Mahmud Abad (Mardava) Payab Guide
There is an iron circular window in the middle of the southern side of the courtyard in front of the lwan which belongs to Mahmud Abad Qanat Payab skylight .This Payab was built by Khaje Jala-Al-din Kharazmi in 809 A.H. The Mahmud Abad Qanat Payab entrance is located at two sides of the west and east of the mosque courtyard.
Application of Payab (Groundwater Access)

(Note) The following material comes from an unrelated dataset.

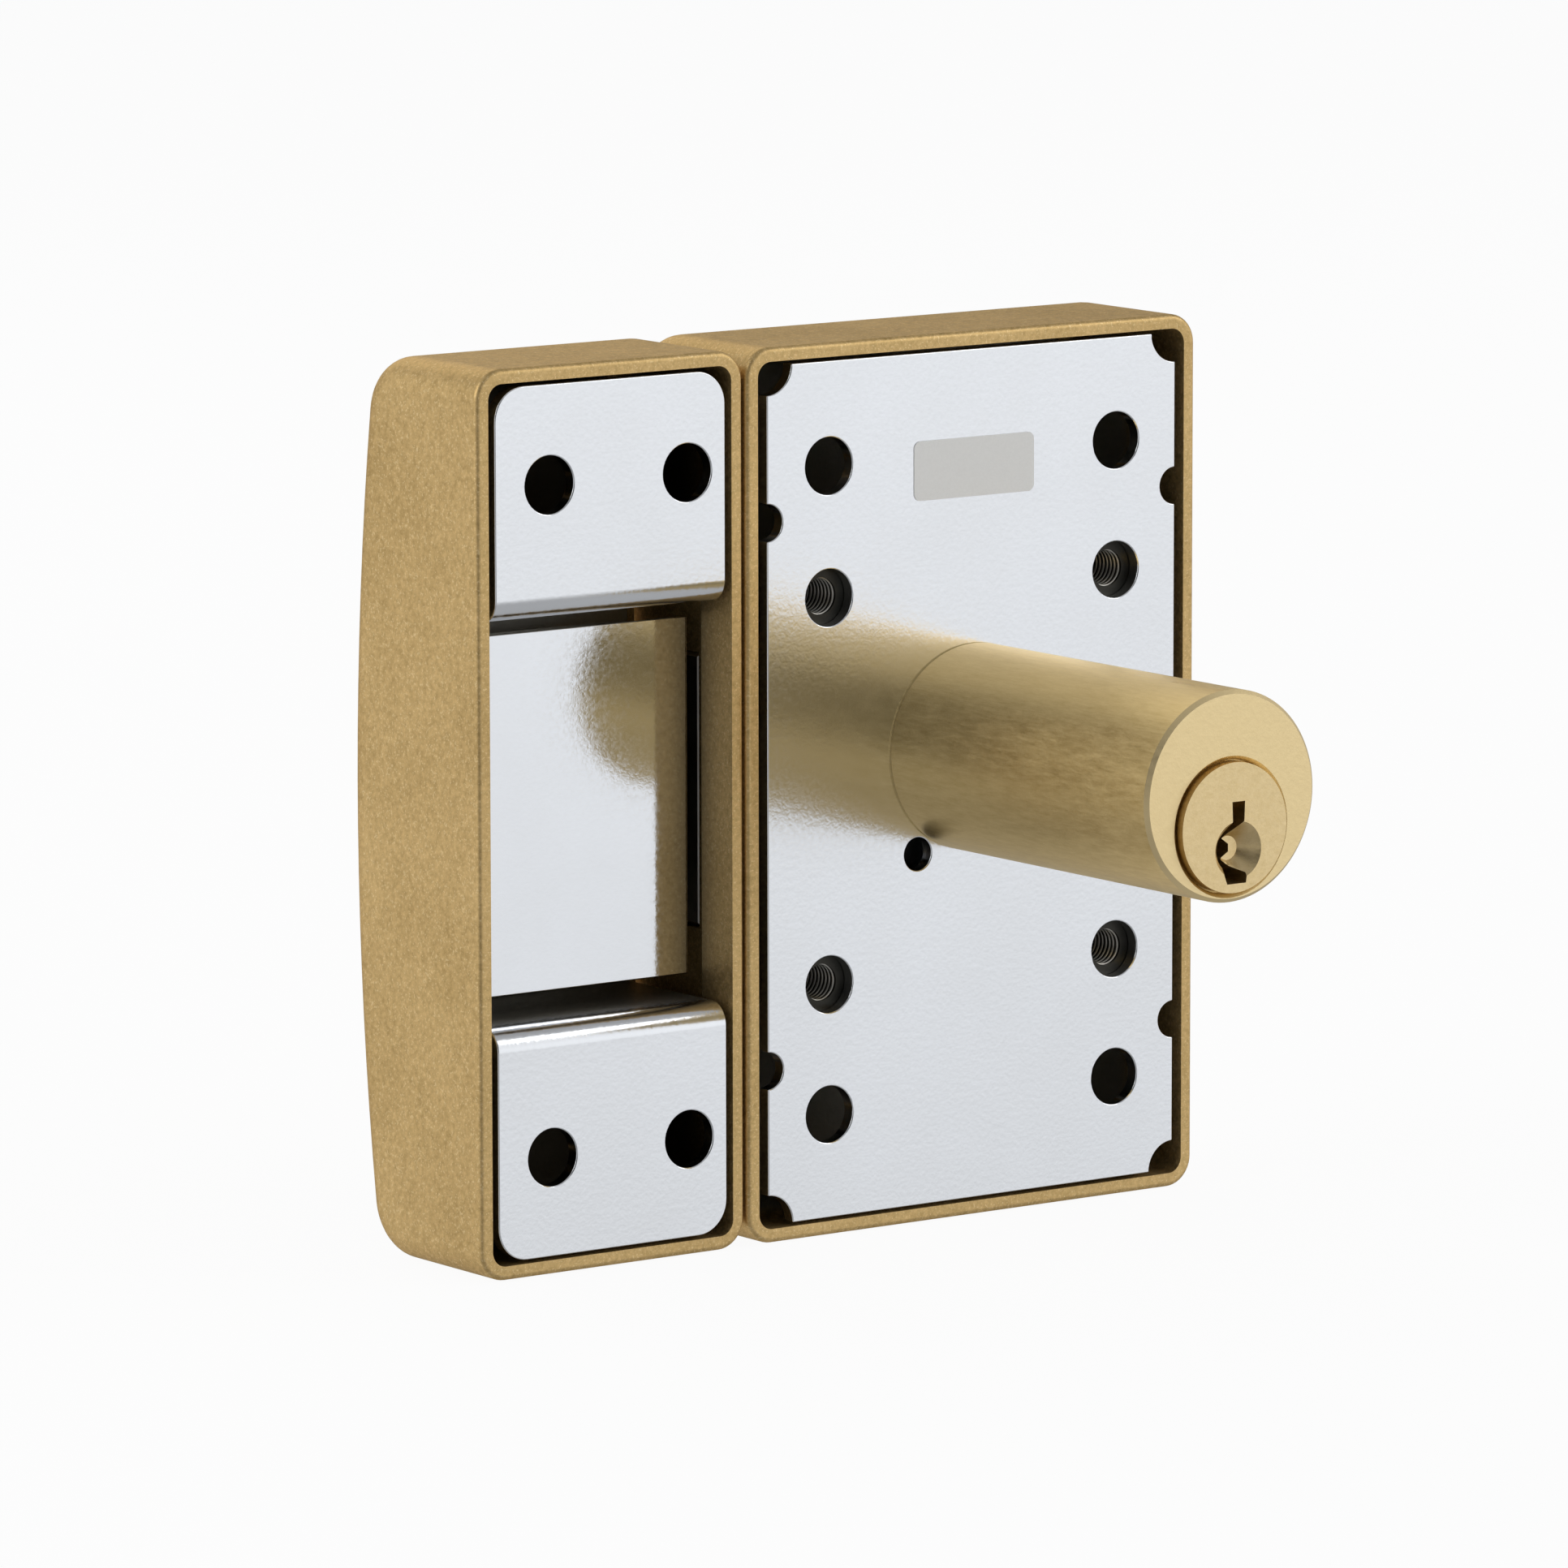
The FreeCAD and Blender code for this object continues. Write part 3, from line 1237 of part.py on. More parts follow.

In the past due to the lack of surface water and low rainfall in desert areas, the main and only source of access to water in these areas was groundwater from Qanat (aqueduct). The people dug a sloping corridor in the ground and connect the ground surface to the water channel of the Qanat and make a space to access the running water in the Qanat, which is known as Payab (groundwater access). The Payab of Jameh mosque was mainly used for ablution and bathing. Payabs mostly had a pond for washing clothes and bathing. They were also used to keep all kinds of food and fruits and even as a resting place, in hot summer days.